A fully cooperative multi-agent task can be described as a decentralized partially observable Markov decision process(Dec-POMDP) [32]. The process can be represented by a tuple \(<S,U,P,r,Z,O,n,\gamma>\). At each time step, the environment is in a certain state s, \(s\in S\), and each agent \(a\in A\equiv \left\{ 1,2,......n\right\} \) selects an action \(u^a\in U\), and then obtains a joint action \({\textbf{u} } \in U^n\). Then, the environment will change, which will cause the environment to shift from s to \(s^{\prime } \), and the transition probability is \(P=(s^{\prime } \mid s,{\textbf{u} } )\): \(S\times U\times S \rightarrow [0,1]\). All agents have the same reward function \(r(s,u):S\times U\rightarrow R\). The goal of agents is to maximize the common reward \(G^t=\sum _{i=0} ^{\propto } \gamma ^ir_{t+i} \). The discount factor \(\gamma \) determines how large the direct reward is compared to more distant rewards. When \(\gamma \)=0, the agent only cares about which action will produce the largest expected immediate reward; when \(\gamma \)=1, the agent cares about maximizing the expected sum of future rewards.

Fig. 1
figure 1

Group-based adversarial attacks in a multi-agent environment

Adversarial perturbation

The fast signed gradient method (FGSM) [5] is a popular adversarial attack method applied in image classification. It uses the gradient of the neural network to generate adversarial examples. Goodfellow [19] applied this method to reinforcement learning for the first time, obtaining the derivative of the model concerning the input to find the specific gradient direction through a sign function and then multiplying it by a step size to obtain a perturbation, which is added to the original input to generate an adversarial example. The formula for generating adversarial examples is

$$\begin{aligned} adv_x=x+\epsilon *sign(\bigtriangledown _x J (\theta ,x,y)), \end{aligned}$$
(1)

where x is the original example, y is the true label, \(\theta \) is the weight parameter, \(\epsilon \) is the size of the perturbation, and \(adv_x\) is the adversarial example. Then, we obtain the loss value of the neural network through the loss function J.

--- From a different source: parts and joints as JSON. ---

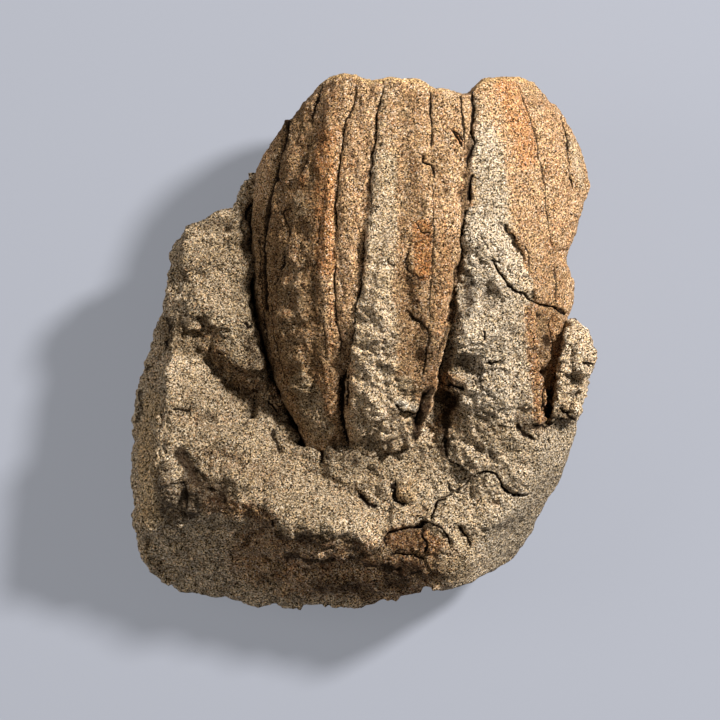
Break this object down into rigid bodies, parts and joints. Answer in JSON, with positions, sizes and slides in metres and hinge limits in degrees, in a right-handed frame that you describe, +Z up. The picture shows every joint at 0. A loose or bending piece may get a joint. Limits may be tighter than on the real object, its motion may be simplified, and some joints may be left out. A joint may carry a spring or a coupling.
{
  "type": "fossil fruit in sandstone",
  "caption": "Ribbed fossil fruit lying part buried in a hand-sized block of sandstone, with a flat underside to rest on.",
  "frame": {"origin": "middle of the specimen's outline, on the surface that it rests on", "axes": "+Z up out of the face that shows the fruit, +Y along the fruit from its buried tip to its broken end, +X to the right seen from above"},
  "size_m": [0.0554, 0.0636, 0.0297],
  "materials": {
    "fruit_rind": "matte",
    "sandstone": "matte"
  },
  "bodies": {
    "root": {"fruit": "fruit_rind", "matrix": "sandstone"}
  },
  "joints": []
}
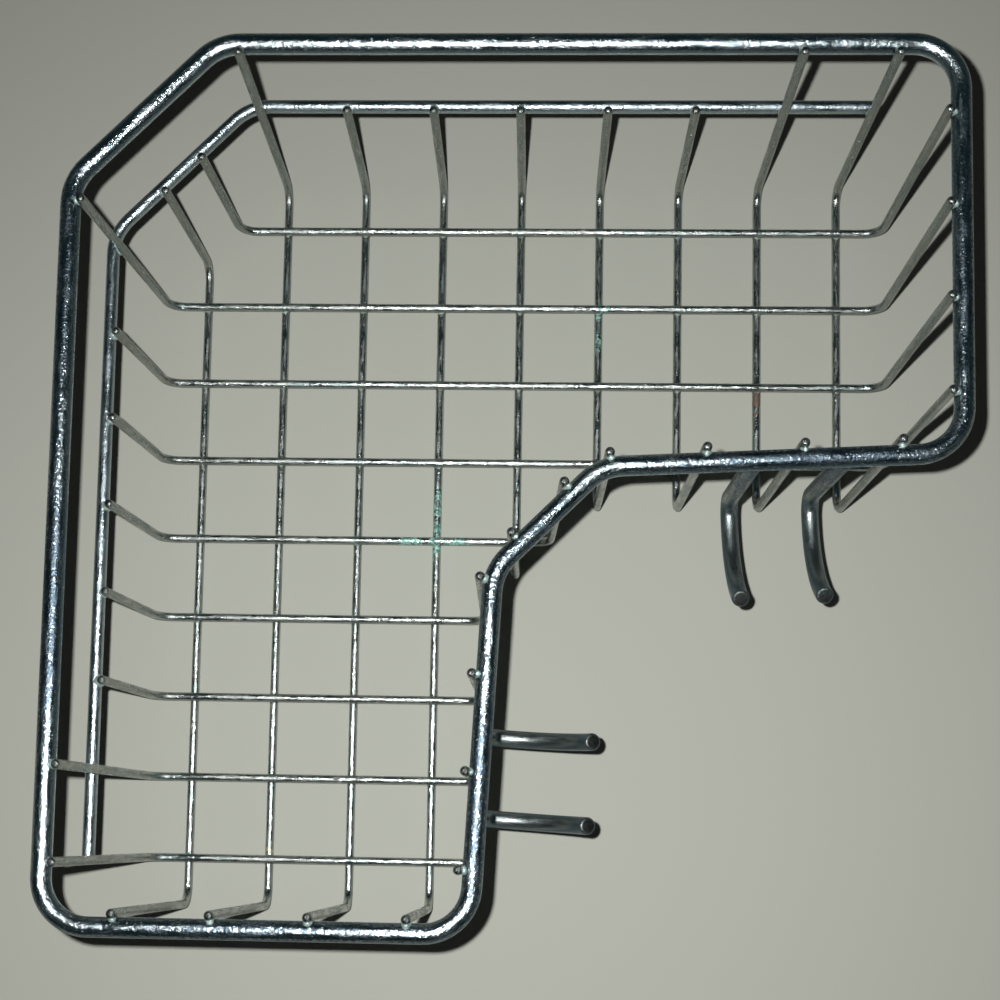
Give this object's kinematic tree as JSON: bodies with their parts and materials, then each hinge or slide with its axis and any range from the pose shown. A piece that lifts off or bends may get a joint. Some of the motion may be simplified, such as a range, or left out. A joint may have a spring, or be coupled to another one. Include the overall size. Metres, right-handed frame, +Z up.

Group-based adversarial attacks

The attack model

This paper considers white-box adversarial attack algorithms on c-MADRL by attacking the agent’s observations rather than changing the environment. We assume that the adversary knows the network model and parameters of each agent. According to this information, the adversary can divide all agents into groups and obtain the gradient information with respect to observations to generate adversary examples. The attack process is shown in Fig. 1. Suppose there are five agents in the environment; we set the number of clusters to 3. First, we use a clustering method to group the agents and then select one of the groups to be the victims, and the victim agents’ observations will be injected with the perturbations generated by gradient information.

The whole process is shown in Fig. 1. First, we divide agents into different groups using the k-means clustering method. Then, we calculate the average contribution of agents in each group and choose the victim group \(G_v\). After that, we use our attack method to generate adversarial perturbations \(\eta _1\), \(\eta _2\). Finally, we add this perturbation to victim agents’ observations; thus, we obtain the adversarial observation \(o_1+\eta _1\). We use a red line to indicate the process of adding perturbation. The right part is the interaction process between the environment and agent. Agent 1 obtains its observation \(o_1\) from the environment, performs an action \(a_1\), and obtains its reward \(r_1\). O, A, and R are the team’s overall observation value, actions, and rewards.

To facilitate description, we first define the following concepts:

Definition 1

(Agent Group) Let G be a set of agents with similar characteristics.

Select some observation information of the agent for similarity comparison. The agents with high similarity are divided into a group. We use the k-means clustering method to determine the grouping. In Algorithm 1, we use the grouping algorithm to describe the whole process of grouping specifically.

Definition 2

(Group Collection) Let W be the set of all groups in the current system.

Definition 3

(Group Contribution) Let \(C_{G_i} \) be the contribution of all agents in the group \(G_i\) to the team reward.

Definition 4

(Victim Group): Let \(G_v\) be the set of agents that minimize the team reward after being attacked.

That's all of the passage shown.